Quarrels In A Relationship: How To Make Them Positive

Quarrels in a relationship: how to make them positive

Arguing is something we consider negative, but it can be positive if we know how to do it. Today we will focus on the fights we have with someone important to us – girlfriend, boyfriend, husband, wife, etc. – that usually drive us crazy.

Arguments can cause us to become angry with our partner or feel bad about ourselves. Sometimes we have to look for forgiveness afterwards. Quarrels can go so far as to cause a rift in the relationship.

Just like how we learn to talk, argue, explain, and learn a million other things, we must also learn to argue. This is especially important when it comes to our relationships.

Why aren’t we taught how to do this? Because we close our eyes and ears to everything we see as negative and to everything we’re told we shouldn’t. Today we will change that. We will learn to argue!

Quarrels in your relationship are normal


Many couples believe that when they are arguing, it means that something is not right. They believe they should never argue, or at least almost never.

Nothing is less true. Quarrels indicate differences between two people who are in a relationship. Quarrels are common in our relationships with our siblings, our parents, our friends, and many others.

If there is a healthy place for arguments in our own family, why not in our romantic relationship? We are all human and arguing can actually strengthen a relationship.

A fight can solve a problem that could have gotten worse without the fight. These kinds of heated discussions allow us to recognize the differences between us and our partner and find a solution that benefits both members of the relationship.

When a couple never argues at all, that’s where we should be concerned. Something’s wrong. Probably one or both of the people involved is not saying what he or she is actually thinking.

This can be frustrating for the person who always says what he thinks. When there is a disagreement that needs to be discussed, something is missing. Do you know what that is? Exactly: communication.

Yes, arguing is communicating, learning and discovering what is happening in our relationship. It is a tool to find out what problems we have, how to solve them and to discover something new about our important person.

Learn how to argue with your partner


No doubt you think it’s unlikely that there really is any science behind knowing how to argue. But that’s a mistake. Here are three basic points that you should always keep in mind, especially if you are arguing with your partner:

  • Think before you speak. During arguments, we can get irritated and say things we don’t really want to say. Words or sentences can just slip past us before we have really thought about their meaning. This can lead to hurt feelings and regret.
  • Analyze and think, “how can I say this?” In other words, many things we say shoot out with emotions, which can be positive or negative. In an argument, these explode, making the positive much more positive, but also making the negative much more hurtful.
  • Listen to your partner. One of the biggest problems is not listening and then saying out loud the first thing that pops into our head. Listen and you’ll see how an argument can take a positive path.

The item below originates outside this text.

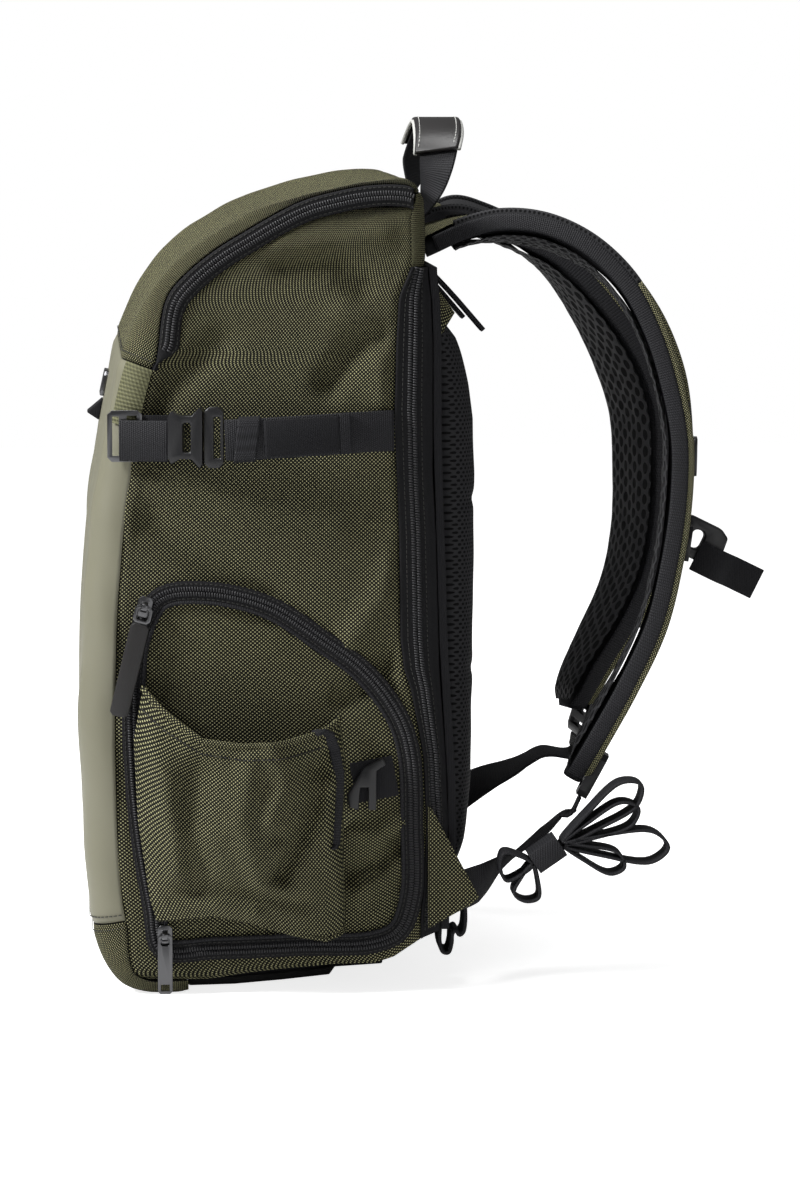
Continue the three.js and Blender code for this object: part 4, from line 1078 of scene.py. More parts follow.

These points are not trying to ignore the main problem that was the original cause of the quarrel. These points are simply a strategy for letting an argument find its way and trying to come to an agreement.

Sometimes we explode because we may have bottled something up inside for a while. At times like these, an argument can be both unavoidable and helpful, allowing us to release all that pent-up negative energy in a controlled way.

Do not attack the other person; be sincere

It is important for a couple to have fights and be honest with each other. It is important that neither person keeps to himself feelings that will inevitably come out. These can end up being shared in an undesirable way, or without control.

Attacking the other person, ignoring them, getting defensive and trying to figure out who is “right” are some of the reactions most of us have had in an argument at some point. However, these only hurt your partner and there is no real motive behind it.


These reactions only create pain and a further desire to defend ourselves. They don’t solve the problem.

Now that you know how to argue… put those three simple points into practice and allow your arguments to strengthen your relationship.